原発事故の証言
もう2年を過ぎた福島第一原発事故処理に命がけで当たった発電所所所長と現場の奮闘を描いた「死の淵を見た男ー吉田昌郎と福島第一原発の五○○日」の著者である門田隆将氏の講演を聴く機会があった。
今回の講演は内外情勢調査会の4月例会での講演であった。
講師が出版した本を中心にした講演内容であったが、90分間があっという間に過ぎてしまうほどの内容の濃いものであり、我々がマスコミなどを通じて知った内容とは比べ物にならないほどのショッキングな内容であった。
吉田所長や直接現場の当直長をしていた方々からの証言に基づく誠にリアルなお話で、あらためて事故当時の緊迫した状況とそれに対する現場での対応を知ることができた。

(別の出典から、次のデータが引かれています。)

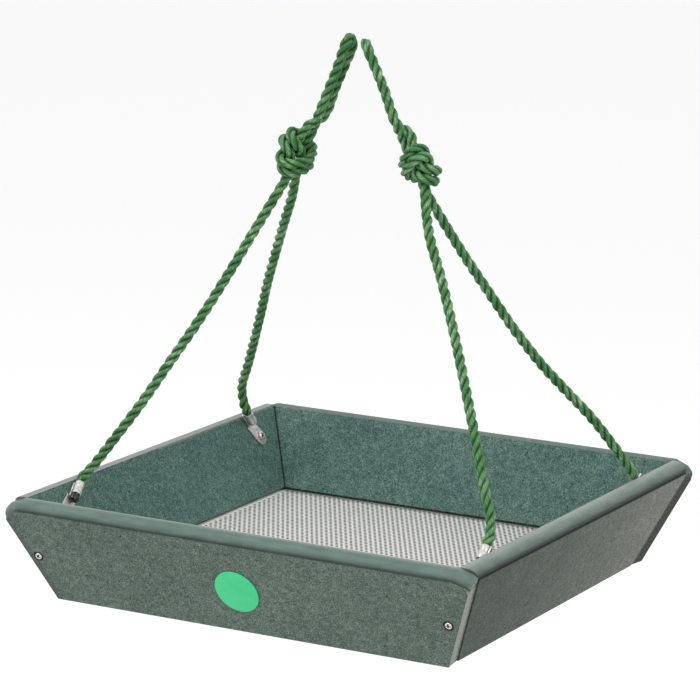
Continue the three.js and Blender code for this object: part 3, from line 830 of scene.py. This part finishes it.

氏が週刊誌の記者としてスタートしデスク、次長、副部長を経てフリージャーナリスト、ノンフィクション作家として多くの人脈を作り、数々の著書を表しておられるようであるが、中でも、今回の吉田所長からの証言は実に1年4カ月にわたる粘り強い働きによって実現し、原発事故の実態を著すことができたようである。
氏が、冒頭に話されたことは、常に念頭に置いて考え、取材活動、作家としての立ち位置にしておられるのは企業には、利潤と個人、公があり、人には個人と立身出世、公がある、マスコミにも報道の使命、立身出世、それと公がなければならないと考えているとのことであった。

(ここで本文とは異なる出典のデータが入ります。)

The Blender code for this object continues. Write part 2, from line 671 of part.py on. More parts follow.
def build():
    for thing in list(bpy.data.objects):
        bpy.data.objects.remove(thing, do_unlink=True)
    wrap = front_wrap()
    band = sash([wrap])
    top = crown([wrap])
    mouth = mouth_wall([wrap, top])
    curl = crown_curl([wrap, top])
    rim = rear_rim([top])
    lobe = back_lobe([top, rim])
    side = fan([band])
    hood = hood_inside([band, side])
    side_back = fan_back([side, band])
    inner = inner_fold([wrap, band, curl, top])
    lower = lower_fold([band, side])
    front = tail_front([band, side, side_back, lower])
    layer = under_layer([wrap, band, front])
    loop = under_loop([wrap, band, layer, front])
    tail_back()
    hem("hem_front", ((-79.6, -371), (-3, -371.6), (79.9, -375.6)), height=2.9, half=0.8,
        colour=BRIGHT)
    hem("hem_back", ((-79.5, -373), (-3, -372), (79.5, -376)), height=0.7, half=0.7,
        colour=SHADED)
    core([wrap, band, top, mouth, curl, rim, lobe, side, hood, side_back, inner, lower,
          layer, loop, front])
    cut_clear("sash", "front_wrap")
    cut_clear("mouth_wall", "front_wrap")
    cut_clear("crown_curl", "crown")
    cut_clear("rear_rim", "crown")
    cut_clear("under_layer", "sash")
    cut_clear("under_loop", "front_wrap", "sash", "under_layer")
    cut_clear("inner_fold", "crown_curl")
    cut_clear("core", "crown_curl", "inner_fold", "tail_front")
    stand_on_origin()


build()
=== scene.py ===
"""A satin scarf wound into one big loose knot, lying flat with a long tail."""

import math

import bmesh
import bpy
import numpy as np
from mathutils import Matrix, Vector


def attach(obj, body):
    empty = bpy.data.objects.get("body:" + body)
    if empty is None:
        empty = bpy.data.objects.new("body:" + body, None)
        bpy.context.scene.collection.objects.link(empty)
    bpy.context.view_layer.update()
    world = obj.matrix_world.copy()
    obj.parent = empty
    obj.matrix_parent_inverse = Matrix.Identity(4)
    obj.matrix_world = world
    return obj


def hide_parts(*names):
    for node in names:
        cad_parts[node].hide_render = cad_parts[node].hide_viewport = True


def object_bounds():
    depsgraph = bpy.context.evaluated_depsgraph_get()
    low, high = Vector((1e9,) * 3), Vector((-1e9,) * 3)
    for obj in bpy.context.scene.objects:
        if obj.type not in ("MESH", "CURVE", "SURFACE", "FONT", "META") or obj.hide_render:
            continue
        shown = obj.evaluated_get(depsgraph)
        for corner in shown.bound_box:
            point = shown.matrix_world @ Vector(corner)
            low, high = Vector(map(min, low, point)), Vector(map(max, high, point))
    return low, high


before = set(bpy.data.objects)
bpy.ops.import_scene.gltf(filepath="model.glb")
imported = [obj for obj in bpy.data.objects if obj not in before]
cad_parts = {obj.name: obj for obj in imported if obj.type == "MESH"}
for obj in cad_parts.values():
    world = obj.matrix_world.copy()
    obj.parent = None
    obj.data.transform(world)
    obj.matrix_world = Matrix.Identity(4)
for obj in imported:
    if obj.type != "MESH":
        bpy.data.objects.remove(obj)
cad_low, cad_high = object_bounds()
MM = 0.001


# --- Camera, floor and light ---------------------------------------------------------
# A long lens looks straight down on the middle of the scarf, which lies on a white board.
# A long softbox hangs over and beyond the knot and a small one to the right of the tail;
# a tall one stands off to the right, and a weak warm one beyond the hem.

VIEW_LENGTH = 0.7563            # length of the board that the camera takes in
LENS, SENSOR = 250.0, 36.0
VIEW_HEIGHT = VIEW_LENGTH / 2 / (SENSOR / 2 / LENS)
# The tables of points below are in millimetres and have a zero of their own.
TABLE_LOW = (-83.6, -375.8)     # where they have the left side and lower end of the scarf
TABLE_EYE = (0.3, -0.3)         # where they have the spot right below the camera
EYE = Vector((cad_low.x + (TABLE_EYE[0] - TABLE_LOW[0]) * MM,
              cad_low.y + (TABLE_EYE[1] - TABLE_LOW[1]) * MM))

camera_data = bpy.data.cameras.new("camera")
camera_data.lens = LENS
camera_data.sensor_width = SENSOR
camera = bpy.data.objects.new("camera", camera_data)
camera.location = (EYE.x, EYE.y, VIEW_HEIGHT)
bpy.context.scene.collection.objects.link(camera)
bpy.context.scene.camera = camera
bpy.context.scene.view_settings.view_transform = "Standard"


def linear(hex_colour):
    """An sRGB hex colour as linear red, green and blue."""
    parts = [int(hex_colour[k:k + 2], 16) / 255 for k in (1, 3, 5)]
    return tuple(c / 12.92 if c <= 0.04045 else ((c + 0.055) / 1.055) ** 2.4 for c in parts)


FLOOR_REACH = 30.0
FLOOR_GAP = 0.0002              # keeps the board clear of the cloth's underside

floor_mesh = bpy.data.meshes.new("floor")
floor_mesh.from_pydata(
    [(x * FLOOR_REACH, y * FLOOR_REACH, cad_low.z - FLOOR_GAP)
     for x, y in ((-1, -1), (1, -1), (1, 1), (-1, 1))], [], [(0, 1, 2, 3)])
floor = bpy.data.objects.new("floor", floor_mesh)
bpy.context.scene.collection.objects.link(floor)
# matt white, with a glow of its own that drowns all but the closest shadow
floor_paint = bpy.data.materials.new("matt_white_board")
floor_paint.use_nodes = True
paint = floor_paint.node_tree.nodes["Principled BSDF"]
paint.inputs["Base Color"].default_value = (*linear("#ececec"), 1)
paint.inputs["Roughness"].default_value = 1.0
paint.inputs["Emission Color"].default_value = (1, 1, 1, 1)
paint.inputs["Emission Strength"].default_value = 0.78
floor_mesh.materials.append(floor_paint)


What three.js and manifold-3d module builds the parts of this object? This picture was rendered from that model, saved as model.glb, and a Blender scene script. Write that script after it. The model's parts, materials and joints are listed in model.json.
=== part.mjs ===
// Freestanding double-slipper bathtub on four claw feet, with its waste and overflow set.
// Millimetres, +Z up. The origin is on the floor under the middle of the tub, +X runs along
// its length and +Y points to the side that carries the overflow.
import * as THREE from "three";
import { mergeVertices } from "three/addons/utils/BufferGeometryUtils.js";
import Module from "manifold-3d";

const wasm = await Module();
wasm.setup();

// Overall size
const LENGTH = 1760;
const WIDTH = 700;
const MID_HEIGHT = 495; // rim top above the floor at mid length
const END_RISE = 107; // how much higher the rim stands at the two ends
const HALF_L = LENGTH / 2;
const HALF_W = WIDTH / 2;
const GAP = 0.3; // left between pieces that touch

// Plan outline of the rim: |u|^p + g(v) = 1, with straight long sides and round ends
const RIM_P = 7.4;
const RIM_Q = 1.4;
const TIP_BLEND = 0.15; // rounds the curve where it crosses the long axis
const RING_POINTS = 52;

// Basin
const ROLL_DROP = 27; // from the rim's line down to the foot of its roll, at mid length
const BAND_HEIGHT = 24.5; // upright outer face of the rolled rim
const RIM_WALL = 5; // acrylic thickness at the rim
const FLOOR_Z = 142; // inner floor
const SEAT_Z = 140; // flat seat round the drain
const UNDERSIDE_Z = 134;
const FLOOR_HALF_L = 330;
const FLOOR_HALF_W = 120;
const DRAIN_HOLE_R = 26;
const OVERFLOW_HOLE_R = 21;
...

特に今回の原発事故では、マスコミが報道姿勢としてラベリング、類型化し、これが戦後日本のマスコミの傾向として自己陶酔型、シャッター症候群となってしまう閉鎖的な報道ではなかったのではないかといったような考え方をしておられた。
そうしたことから話が始まり、事故発生から初期段階での現場での死を覚悟しての息詰まるような対応が、現在の第一原発の現況であるようで、初期段階でのスプリンクラーによる冷却、ベントの対処などによって、日本が3分割されるような事態には立ち至っていないようである。
この3分割とは第一原発が爆発してしまうと10基ある原子炉がすべて爆発し、チエリノブイリ事故の10倍になることや、北海道と西日本は安全かもしれないが東日本はまずほとんど放射能に汚染されてしまったであろうとのことであった。

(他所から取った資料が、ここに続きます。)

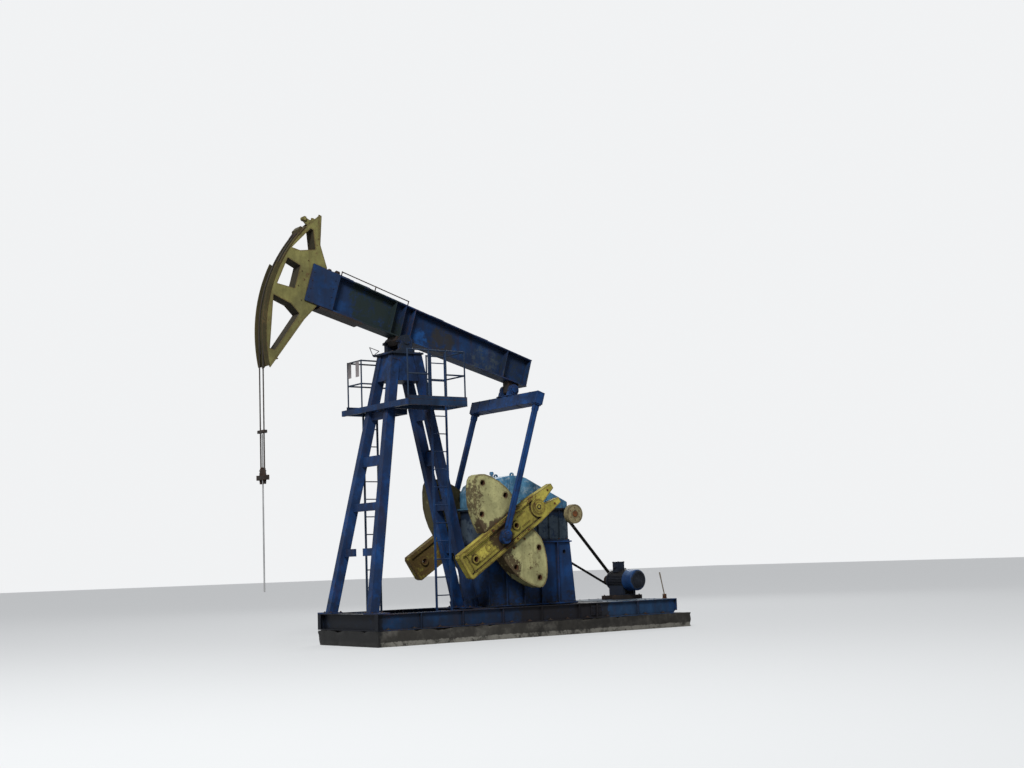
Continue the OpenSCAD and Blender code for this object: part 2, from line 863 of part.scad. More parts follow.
module head_plates() {
    color(head_yellow) beam_place() both_sides()
        side_extrude(head_half - head_plate_t, head_half) head_plate_shape();
}

module arc_sector(r0, r1, y0, y1, low, high) {
    intersection() {
        difference() {
            y_cyl(r1, y0, y1, $fn = 200);
            y_cyl(r0, y0 - 1, y1 + 1, $fn = 200);
        }
        side_extrude(y0 - 1, y1 + 1)
            polygon([[0, 0], arc_point(2 * arc_r, high), arc_point(2 * arc_r, -low)]);
    }
}

module head_arc_plate() {
    color(dark_steel) beam_place() union() {
        arc_sector(arc_r - arc_t, arc_r, -arc_half, arc_half, arc_down, arc_up);
        both_sides()
            arc_sector(arc_r - 1, arc_r + guard_rise, arc_half - guard_t, arc_half, arc_down, guard_up);
        side_extrude(-anchor_y, anchor_y)
            polygon([arc_point(arc_r - 1, arc_up - 1), arc_point(arc_r - 1, arc_up - 4),
                     arc_point(arc_r + anchor_h, arc_up - 3), arc_point(arc_r + anchor_h, arc_up - 1)]);
    }
}

module ring(points) {
    side_extrude(head_plate_t - head_half, head_half - head_plate_t) difference() {
        offset(delta = liner_t) polygon(points);
        polygon(points);
    }
}

module head_liners() {
    color(head_yellow) beam_place() union() {
        ring(window_top);
        ring(window_mid);
        ring(window_low);
    }
}

module rope_wraps() {
    color(dark_steel) beam_place() both_sides() intersection() {
        translate([0, rope_y, 0]) rotate([90, 0, 0])
            rotate_extrude($fn = 200) translate([arc_r + rope_gap + rope_r, 0]) circle(rope_r, $fn = 12);
        side_extrude(0, 2 * rope_y)
            polygon([[0, 0], arc_point(2 * arc_r, arc_up - 4.02), arc_point(2 * arc_r, -beam_tilt + 0.02)]);
    }
}

// Tail bearing, equalizer and pitmans

module tail_bracket() {
    side_extrude(-tail_half, tail_half)
        polygon([[tail_u - clevis_u, beam_bot(tail_u - clevis_u)], [tail_u - 70, tail_w - 60],
                 [tail_u - 40, tail_w - 82], [tail_u + 40, tail_w - 82], [tail_u + 70, tail_w - 60],
                 [tail_u + clevis_u, beam_bot(tail_u + clevis_u)]]);
}

module tail_shaft() {
    reach = tail_half + house_gap + house_len;
    color(dark_steel) beam_place() union() {
        tail_bracket();
        translate([tail_u, 0, tail_w]) y_cyl(tail_r, -reach - 8, reach + 8);
    }
}

module tail_bearing() {
    y0 = tail_half + house_gap;
    y1 = y0 + house_len;
    top = -equal_drop + equal_h / 2;
    y_cyl(tail_house, y0, y1);
    translate([-tail_house, y0, top - 1]) cube([2 * tail_house, house_len, -top - tail_house * 0.5]);
}

module equalizer_beam() {
    reach = tail_half + house_gap + house_len;
    color(steel_blue) tail_place() difference() {
        union() {
            translate([-equal_w / 2, -equal_half, -equal_drop - equal_h / 2])
                cube([equal_w, 2 * equal_half, equal_h]);
            both_sides() tail_bearing();
        }
        y_cyl(tail_r + run_gap, -reach - 1, reach + 1);
    }
}

module pitman() {
    low = -pitman_len;
    union() {
        translate([-pitman_wx / 2, pitman_y - pitman_wy / 2, low + 1])
            cube([pitman_wx, pitman_wy, -arm_drop - low - 1]);
        translate([0, 0, low]) {
            for (s = [-1, 1])
                translate([0, 0, s * (wrist_l - wrist_w) / 2]) y_cyl(wrist_w / 2, wrist_in, wrist_in + wrist_t);
            translate([-wrist_w / 2, wrist_in, (wrist_w - wrist_l) / 2])
                cube([wrist_w, wrist_t, wrist_l - wrist_w]);
            y_cyl(wrist_cap_r, wrist_in - 5, wrist_in + wrist_t + 16);
        }
    }
}

module pitman_far() {
    color(steel_blue) tail_place() pitman();
}

module pitman_near() {
    color(steel_blue) tail_place() mirror([0, 1, 0]) pitman();
}

// Hanger

module bridle_ropes() {
    color(dark_steel) both_sides() translate([rope_x, rope_y, carrier_z + carrier_h])
        cylinder(h = saddle_z - carrier_z - carrier_h, r = rope_r, $fn = 16);
}

module carrier_bar() {
    color(dark_steel) difference() {
        translate([rope_x - carrier_w / 2, -carrier_half, carrier_z])
            cube([carrier_w, 2 * carrier_half, carrier_h]);
        translate([rope_x, 0, carrier_z - 1]) cylinder(h = carrier_h + 2, r = rod_r + run_gap);
    }
}

module rod_clamp() {
    color(dark_steel) difference() {
        translate([rope_x, 0, carrier_z + carrier_h]) cylinder(h = clamp_h, r = clamp_r);
        translate([rope_x, 0, carrier_z + carrier_h - 1]) cylinder(h = clamp_h + 2, r = rod_r + run_gap);
    }
}

module polished_rod() {
    color(bright_steel) translate([rope_x, 0, rod_z0]) cylinder(h = rod_z1 - rod_z0, r = rod_r);
}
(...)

つまり3分割されてしまう状況であったとのことであった。
吉田所長には、歴史に向かって証言してほしい、日本の歴史に残る証言になることを申し上げてお話しいただいたとのことであった。
現場の方々を中心にたくさんの方々からの証言をもとにしたもので、きわめてリアルであり息づまるような講演であった。